Ultimately, and due to the notoriety of the mental health services, a lot of the men find themselves having to deal with their mental issues in their own unhealthy way. Again, as far as solitary confinement is concerned, throwing the individual into a cell with nothing to distract him from his suicidal thoughts and
Pg. 14 of 15 tendencies will cause him to fall deeper into the darkest chambers of his own mind. Here, he will face his mother and his father, he will re-experience his pains and his sufferings, he will succumb to his greatest mistakes and become a slave to the spirit of his regret. There will be nowhere for him to run, nowhere for him to hide, no one to turn to. What you have done, then, is to provide him with ample time and space to despise himself, to torture himself, and ultimately, to murder himself. Criminal or not, suicide is, and always will be, a universal tragedy.
In closing, there is an aphorism in Friedrich Nietzche’s “The Dawn”, where he says of punishment: “A strange thing, our punishment! It does not cleanse the criminal, it is no atonement; on the contrary, it pollutes worse than the crime does”.
Indeed, the experience of max custody/solitary confinement can be merciless on the already battle wounded mind: not everyone is mentally fit to endure its hardships. There is so much that can be discussed on this subject, and even more can be argued, but there is one common factor, a powerful and effective element from which all of us inmates will agree to have suffered - the loss of the individual’s power, the deprivation of the choices that would give a man a sense of control over his life, and the humility of having to hand that power over to the unpredictability of the correctional officer, the taunting enemy. Here, the prisoner falls dependent on the prison system, and yet the system will not guarantee him anything - not reformation, not mental stability, not even assurance of his own survival.
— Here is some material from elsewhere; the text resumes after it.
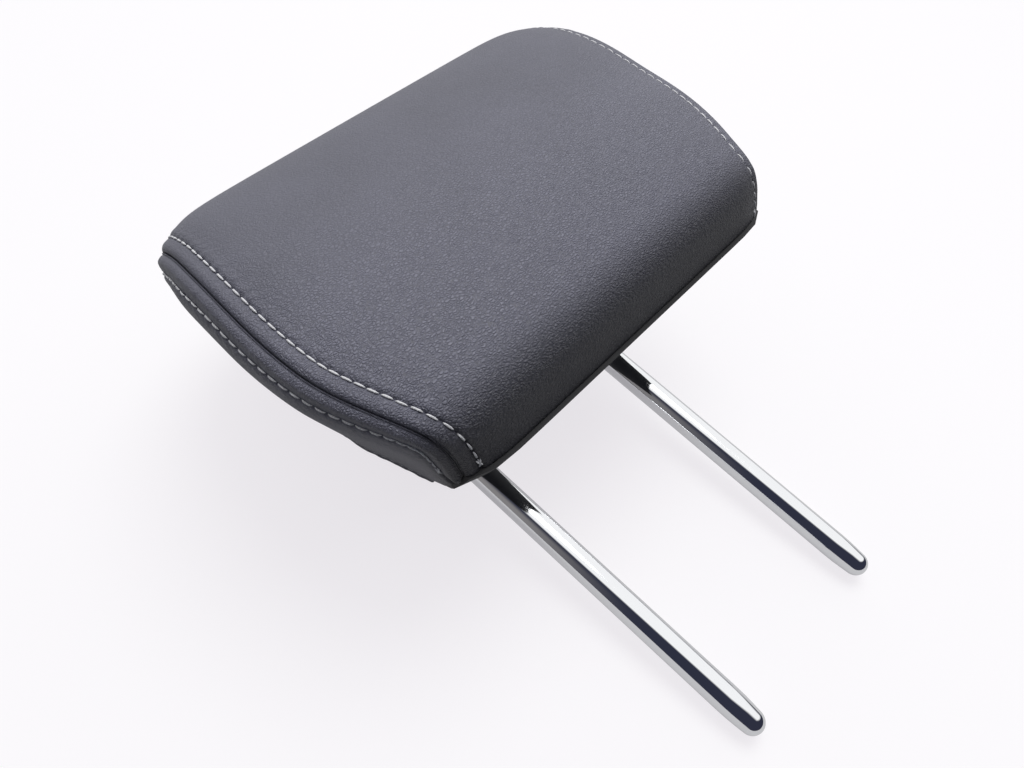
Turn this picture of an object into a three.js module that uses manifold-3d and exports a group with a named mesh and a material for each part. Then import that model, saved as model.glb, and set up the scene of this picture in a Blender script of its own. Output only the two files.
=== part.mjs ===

That depravity is what pushes the prisoner over the edge
Pg. 15 of 15 of extremity, leaving him with the only two choices he has left to call his own: he can either fight, valiantly, out of the corner into which he has been shoved, or he can break away from his honor and shamefully surrender to the weight of the dominating system. As an extremist, whichever route he chooses to take, his fate is already in the hands of his doom, for either one of these choices, taken to it’s extreme, could very well cost him the rest of his life. To pollute, to break, to destroy - if this is the purpose of today’s prison system, then we are already dead, my peers and I, the very victims of the systematic prison machine, and the epidemic it unsympathetically produces: institutionalism.